What is a monastery? A monastery is not so much a place set apart for monks and nuns as it is a place set apart (period). It is also a place to learn the value of powerlessness and a place to learn that time is not ours, but God’s.

Mothering young children indeed feels like a place set apart, a country with its own language and customs, existing side-by-side with, but nearly invisible to, the adult world. But the years spent in this land need not be lost time. Instead, these years can be a time of real spiritual growth.

A monastery seems like a direct contrast to a noisy family home, but below the surface, the vocations to motherhood and monasticism have more in common than it seems. Both require obedience and subordination of one’s individual desires to a greater good. The similarity is best understood through the bells that ring in the monastery, calling the monks to their next task:

“The demands of young children also provide [a mother] with what St. Bernard, one of the great architects of monasticism, called the ‘monastic bell.’ All monasteries have a bell. Bernard, in writing his rules for monasticism, told his monks that whenever the monastic bell rang, they were to drop whatever they were doing and go immediately to the particular activity (prayer, meals, work, study, sleep) to which the bell was summoning them. He was adamant that they respond immediately, stating that if they were writing a letter they were to stop in mid-sentence when the bell rang. The idea in his mind was that when the bell called, it called you to the next task and you were to respond immediately, not because you want to, but because it’s time for that task and time isn’t your time, it’s God’s time. For him, the monastic bell was intended as a discipline to stretch the heart by always taking you beyond your own agenda to God’s agenda.

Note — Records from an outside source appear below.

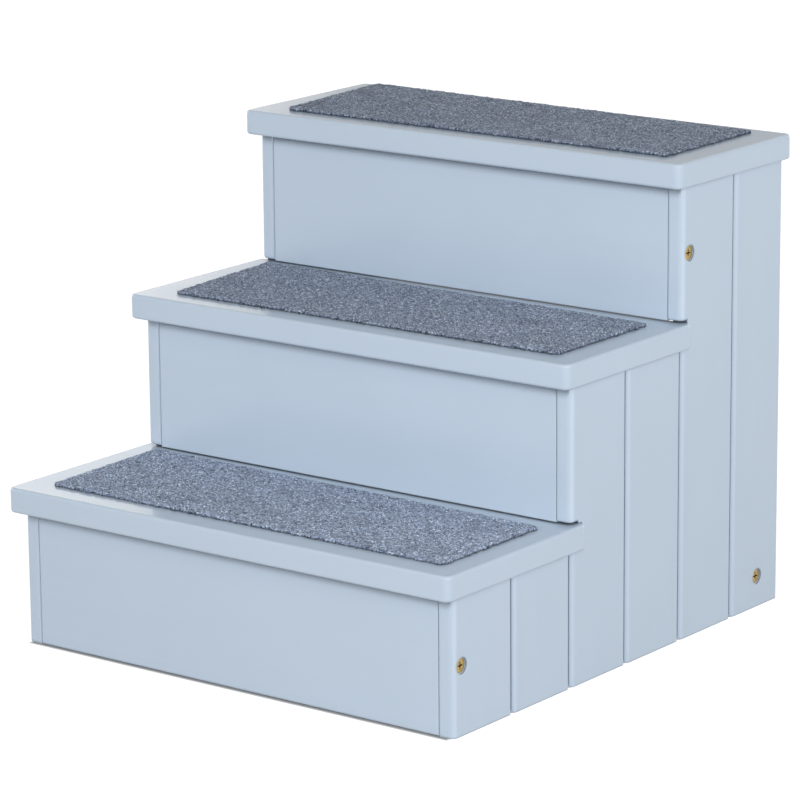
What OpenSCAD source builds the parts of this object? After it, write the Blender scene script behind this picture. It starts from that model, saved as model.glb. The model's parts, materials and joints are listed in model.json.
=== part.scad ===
// Three-step pet stairs: boarded sides, risers between them, treads with carpet mats.
// Millimetres, +Z up, front towards -Y, origin on the floor under the middle of the stairs.

/* [Overall] */
// Width over the outer faces of the two sides
panel_width = 438; // [380:1:520]
// Height from one tread top to the next, and from the floor to the first
rise = 134; // [110:1:150]
// Front-to-back width of each side board; two boards make one step
board_width = 78.5; // [66:0.5:90]
// Front-to-back width of the rearmost side board
last_board_width = 71.5; // [66:0.5:90]

/* [Side boards] */
// Thickness of the side boards
board_t = 14; // [12:0.5:18]
// Radius on the outer long edges of the boards
edge_r = 5; // [2:0.5:6]
// Radius on the outer rear edge of the last board
rear_edge_r = 1.5; // [1:0.5:3]
// Eased inner front edge where a riser meets the side
inner_ease = 0.8; // [0.5:0.1:1.5]
// Open joint left between the shoulders of two boards
board_gap = 0.4; // [0.2:0.1:0.8]
// Thickness of the tongue
tongue_t = 4; // [3:0.5:5]
// Length of the tongue
tongue_len = 5; // [4:0.5:7]
// Clearance of the tongue in its groove, on each face
tongue_clear = 0.15; // [0.1:0.05:0.3]

/* [Treads] */
// Thickness of the treads
tread_t = 21; // [18:0.5:25]
// Overhang of each tread in front of its riser
nosing = 14; // [10:0.5:20]
// Overhang of the treads beyond each side
side_over = 6; // [4:0.5:12]
// Overhang of the top tread behind the sides
rear_over = 6.5; // [4:0.5:12]
// Length of the lowest tread housed in the sides behind the next board's front edge
low_tail = 15; // [8:0.5:18]
// Length of the middle tread housed in the sides behind the next board's front edge
middle_tail = 8; // [8:0.5:18]
// Clearance of a housed tread above and behind it
housing_clear = 0.2; // [0.1:0.1:0.5]
// Height of the open slit over the front of a housing
slit = 1.6; // [0.8:0.1:2]
// Depth of the open slit, back from the board's front edge
slit_depth = 10; // [7:0.5:14]
// Corner radius of the treads seen from above
tread_corner_r = 6.5; // [4.5:0.5:9]
// Radius on the top and bottom edges of the treads
tread_edge_r = 2.5; // [1.5:0.25:4]

/* [Risers and rear rail] */
// Thickness of the risers
riser_t = 21; // [18:0.5:25]
// Distance of a riser's face behind the front edges of the sides
riser_setback = 0.5; // [0.3:0.1:2]
// Joint left at each end of a riser
riser_end_gap = 0.3; // [0.2:0.05:0.6]
// Height of the lowest riser and the rear rail above the floor
floor_gap = 0.5; // [0.3:0.1:2]
// Open slit between a lower tread and the riser over it
riser_slit = 1; // [0.5:0.1:1.5]
// Radius on the upright front edges of the risers
riser_ease = 0.8; // [0.5:0.1:1.5]
// Height of the rear rail
rail_h = 52; // [44:1:60]
// Thickness of the rear rail
rail_t = 21; // [18:0.5:25]
// Distance of the rear rail in front of the rear edges of the sides
rail_inset = 20.5; // [12:0.5:30]

/* [Carpet mats] */
// Thickness of the carpet mats
carpet_t = 4; // [3:0.25:5]
// Bare strip in front of each mat
carpet_front_inset = 19; // [14:1:28]
// Bare strip at each end of a mat
carpet_side_inset = 25; // [14:1:32]
// Bare strip behind each mat
carpet_rear_inset = 18; // [8:1:22]
// Corner radius of the mats seen from above
carpet_corner_r = 5; // [3:0.5:8]
// Radius on the top edges of the mats
carpet_edge_r = 1.75; // [0.5:0.25:2]

/* [Battens] */
// Width of the battens, inwards from the sides
batten_t = 18; // [15:0.5:24]
// Height of the battens
batten_h = 20; // [16:0.5:26]
// Clearance between a batten and the riser in front of it
batten_clear = 0.5; // [0.3:0.1:1]
// Distance of the battens' rear ends in front of the rear edges of the sides
batten_rear_inset = 6; // [3:1:10]
// Chamfer on the battens' free edges
batten_chamfer = 2; // [1:0.5:3]

/* [Fasteners] */
// Diameter of the joint bolts
bolt_d = 6; // [5:0.5:7]
// Diameter of the bolts' countersunk heads
bolt_head_d = 12; // [10:0.1:13]
// Diameter of the recess round each bolt head
bolt_recess_d = 13.6; // [13.2:0.1:15]
// Depth of the recess above the countersink
bolt_recess_depth = 1.8; // [1:0.1:2.4]
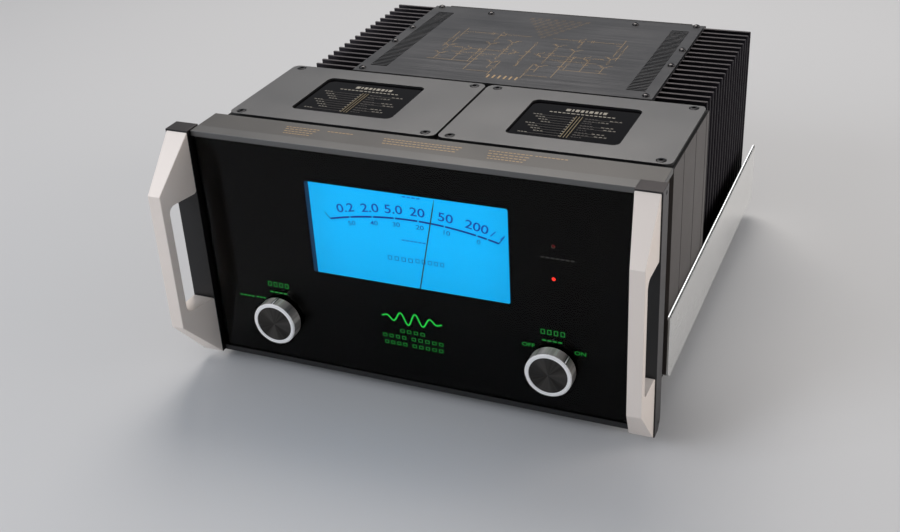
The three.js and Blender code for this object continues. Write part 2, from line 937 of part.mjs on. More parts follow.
// Extruded heat sink: a thick base with plain fins that point outwards
function heatSink() {
  const points = [[sinkInner, sinkFront], [sinkInner, rearFront], [finStart, rearFront]];
  for (let i = finCount - 1; i >= 0; i--) {
    const start = sinkFront + i * finPitch;
    const end = start + finThickness;
    points.push(
      [finStart, end],
      [finTip - finTipChamfer, end],
      [finTip, end - finTipChamfer],
      [finTip, start + finTipChamfer],
      [finTip - finTipChamfer, start]);
    if (i > 0) {
      points.push([finStart, start]);
    }
  }
  points.push([finStart, sinkFront]);
  return standing(outline(points), trayFloor, sinkTop);
}

// Vent slots of the top cover on one side
function ventSlots() {
  const slots = [];
  for (let i = 0; i < ventCount; i++) {
    const y = ventFront + i * ventPitch;
    slots.push([y, y + ventSlot]);
  }
  return slots;
}

// Folded cover with a lower front step between the heat sinks, a plate that lies over their
// bases, and a strip of vent slots along each side
function topCover() {
  const step = topLevel - topStepDrop;
  const profile = outline([
    [topFront, step],
    [topStep, step],
    [topStep, topLevel],
    [topBack, topLevel],
    [topBack, topLevel - topSheet],
    [topStep + topSheet, topLevel - topSheet],
    [topStep + topSheet, step - topSheet],
    [topFront, step - topSheet],
  ]);
  const skin = lengthwise(profile, -topFoldHalf, topFoldHalf);
  const plate = block(-topHalf, topHalf, topStep, topBack, topLevel - topSheet, topLevel);
  const fold = topFoldHalf - topSheet;
  const sides = [[-topFoldHalf, -fold], [fold, topFoldHalf]];
  const flanges = sides.map((edges) =>
    block(...edges, topFront, topBack, topLevel - topFlange, step - topSheet / 2));
  const cheeks = sides.map((edges) =>
    block(...edges, topStep, topBack, topLevel - topFlange, topLevel - topSheet / 2));
  const slots = ventSlots().flatMap(([y0, y1]) => [
    block(ventInner, ventOuter, y0, y1, topLevel - topSheet - overrun, topLevel + overrun),
    block(-ventOuter, -ventInner, y0, y1, topLevel - topSheet - overrun, topLevel + overrun),
  ]);
  return cut(join(skin, plate, ...flanges, ...cheeks), several(slots));
}

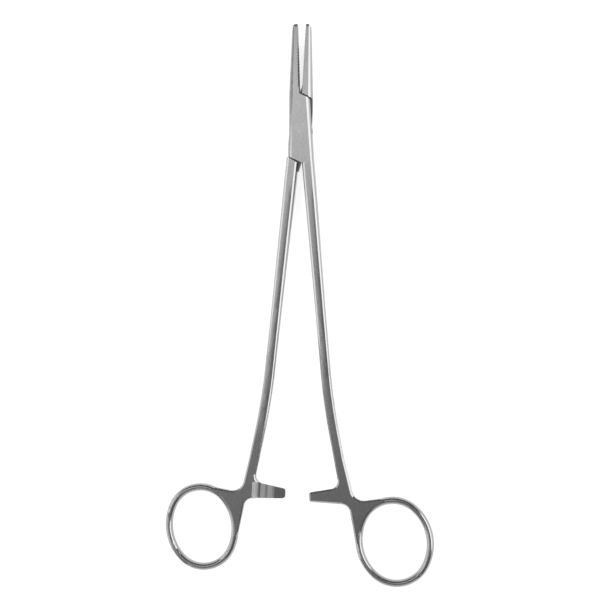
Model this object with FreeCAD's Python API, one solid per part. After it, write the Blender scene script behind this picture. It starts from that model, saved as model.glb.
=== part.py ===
import FreeCAD, Part
import math
import os

from FreeCAD import Vector

# Surgical needle holder with a box lock, lying flat, in millimetres.
# X runs across the instrument, +Y points along it to the jaw tips and +Z is up.
# The hinge axis is the line x = 0, y = 0. The back face of the lock lies in z = 0.
# Both arms are drawn closed, about the middle plane of the lock, then turned open.

# How far each arm stands open at rest, in degrees from the closed position
BOX_ARM_TURN = 1.5
TENON_ARM_TURN = 2.9

# Lock: the box of one arm, through which the tenon of the other arm passes
LOCK_THICKNESS = 5.6
LOCK_WIDTH_MIDDLE = 8.3
LOCK_WIDTH_AT_JAWS = 7.6
LOCK_WIDTH_AT_SHANKS = 9.0
LOCK_REACH = 12.6
SHOULDER_DROP = 26.6
TENON_THICKNESS = 2.3
TENON_NECK_REACH = 16.0
TENON_DISC_RADIUS = 4.1
SLOT_SIDE_CLEARANCE = 0.05
SLOT_EDGE_CLEARANCE = 0.1
SLOT_SWING_CLEARANCE = 0.6
SHOULDER_CLEARANCE = 0.3
FACE_CLEARANCE = 0.02

# Riveted pivot pin, its ends swaged into countersinks and ground flush
PIN_RADIUS = 1.6
PIN_HEAD_RADIUS = 2.1
PIN_HEAD_DEPTH = 0.5
PIN_RUNNING_CLEARANCE = 0.03

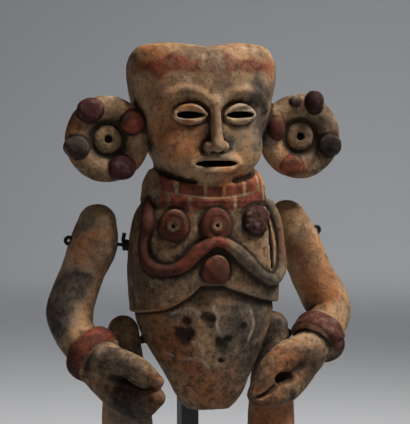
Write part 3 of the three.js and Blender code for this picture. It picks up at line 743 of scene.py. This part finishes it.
hem_edge = ease((2.2 - np.abs(z - hem_height(x, y) - 0.6)) / 1.6) * forward
orange = np.maximum(orange, hem_edge * np.interp(x, [-36, -28, -6, 2], [0.2, 0.8, 0.7, 0]))
clouds = near_spots(places, [
    *front_spots(head, [
        (31, 238, 10, 1), (27, 246, 8, 0.8), (24, 262, 9, 0.8), (33, 258, 9, 0.85), (19, 253, 6, 0.7),
        (9, 238, 9, 0.5), (3, 231, 8, 0.6), (4, 266, 13, 0.35), (30, 266, 10, 0.4), (24, 232, 9, 0.75),
    ]),
    *front_spots(trunk, [(24, 130, 20, 0.72), (18, 112, 16, 0.6), (12, 138, 16, 0.55), (0, 118, 16, 0.3)]),
    *front_spots(cape, [
        (28, 150, 12, 0.4), (31, 170, 12, 0.35), (-12, 158, 12, 0.3), (17, 187, 4, 1), (21, 183.5, 4, 1),
        (-15, 160, 3, 0.7), (4, 160, 4, 0.8), (29, 184, 3, 0.8),
    ]),
    (70, -4, 248, 8, 0.6), (-54, 2, 247, 9, 0.5), (-20, 26, 240, 18, 0.8), (-54, -5, 228, 12, 0.4),
    (16, 22, 180, 15, 0.7), (-12, 16, 116, 14, 0.5), (34, 8, 222, 10, 0.5), (54, -5, 240, 14, 0.4),
])
grey_rope = on_rope * np.interp(x, [2, 14, 34, 42], [0, 0.75, 0.8, 0.3])
clouds = np.maximum(np.maximum(clouds, burnt), grey_rope)
# Painted shadow: a dark band along the hem on the figure's left, under its overhang, laid in with the fire
# clouds
clouds = np.maximum(clouds, 0.6 * hem_edge * ease((x - 6) / 8))
# Painted shade: a dark ring in the recess between each flare's boss and its ring, laid in with the fire
# clouds
for side in (-1, 1):
    from_ring = np.abs(np.hypot(x - side * FLARE_X, z - FLARE_Z[side]) - (RING_RADIUS - RING_TUBE))
    clouds = np.maximum(clouds, 0.42 * forward * ease((3.4 - from_ring) / 2))

# Pale marks that roots left on the belly, as lines of x and height
ROOT_MARKS = [
    [(-2, 146), (0.6, 140), (0.2, 136), (2.4, 131)], [(-27, 121), (-18, 117.6), (-9, 117), (-4, 113)],
    [(-13, 127), (-8, 124), (-7, 119)], [(-24, 142), (-15, 145), (-9, 142)],
    [(20, 143), (22, 134), (19, 127)],
]
root_marks = 0 * z
for mark in ROOT_MARKS:
    line = smooth_line([trunk.front(mark_x, mark_z)[0] for mark_x, mark_z in mark], 5)
    root_marks = np.maximum(root_marks, along_line(places, line, 0.6, 0.8))
layer(body, "root_marks", root_marks)

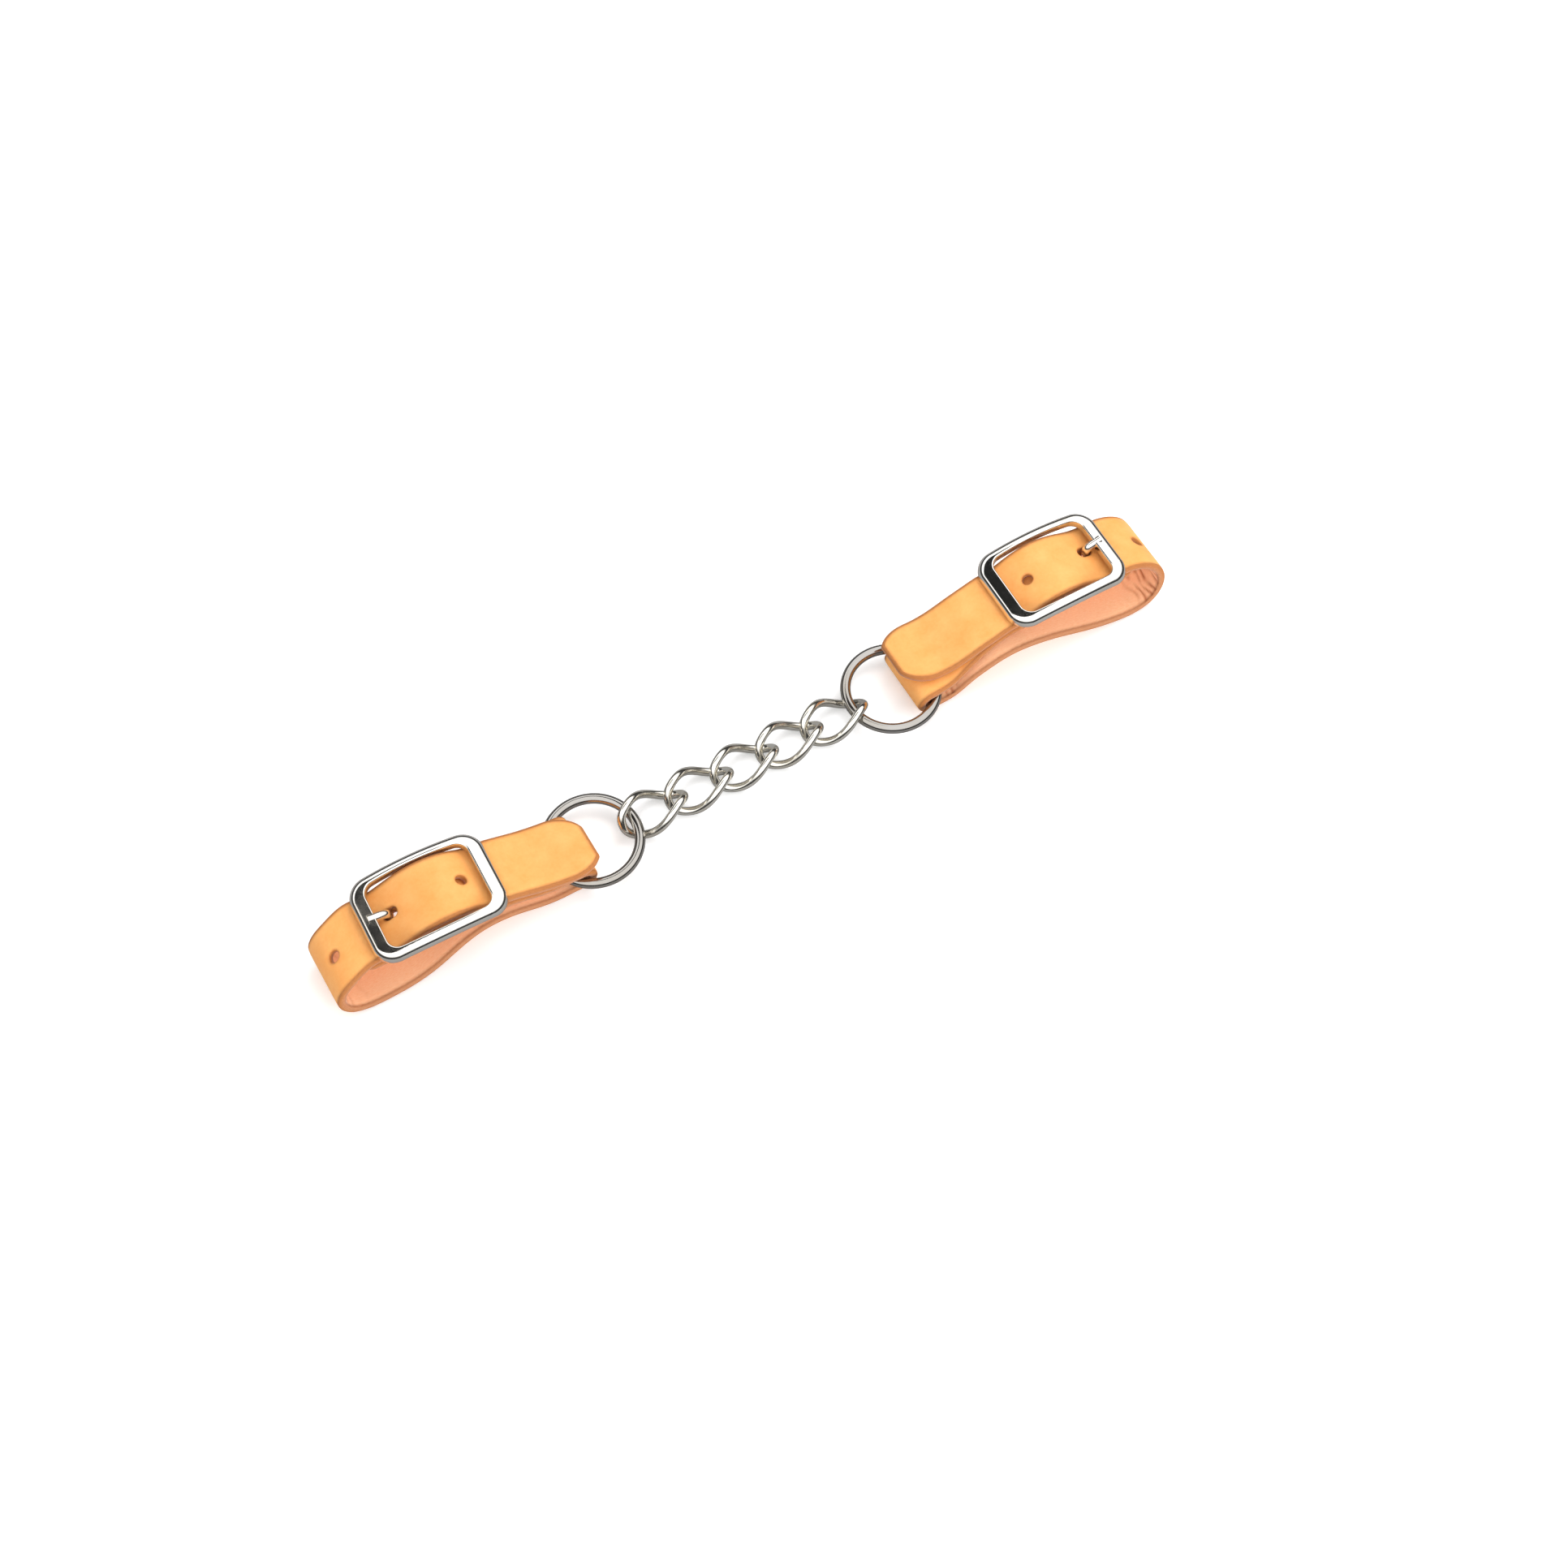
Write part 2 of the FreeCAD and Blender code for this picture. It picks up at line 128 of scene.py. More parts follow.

A mother with a new baby knows only too well that her time is not her own. But to regard each interruption as a call from God, a reminder to obey His will in this vocation, makes these intrusions into something sacred. Each time a child cries out for you, it’s an opportunity to answer “Yes,” as Our Lady did, to God’s call.

Hence, a mother raising children, perhaps in a more privileged way even than a professional contemplative, is forced, almost against her will, to constantly stretch her heart. For years, while raising children, her time is never her own, her own needs have to be kept in second place, and every time she turns around a hand is reaching out and demanding something. She hears the monastic bell many times during the day and she has to drop things in mid-sentence and respond, not because she wants to, but because it’s time for that activity and time isn’t her time, but God’s time.

How would life as a mother to little ones change if their interruptions are considered “monastic bells,” calling one to loving obedience? What would a home look like in which the domestic church reflected this monastic belief?

These interruptions, so irritating in the moment, can be powerful moments of prayer when offered to God with love. Responding to these daily “monastic bells” not only with obedience but also with joy is the work of a lifetime⁠—but what worthwhile work. What mighty spiritual fruit these sacrifices can bring.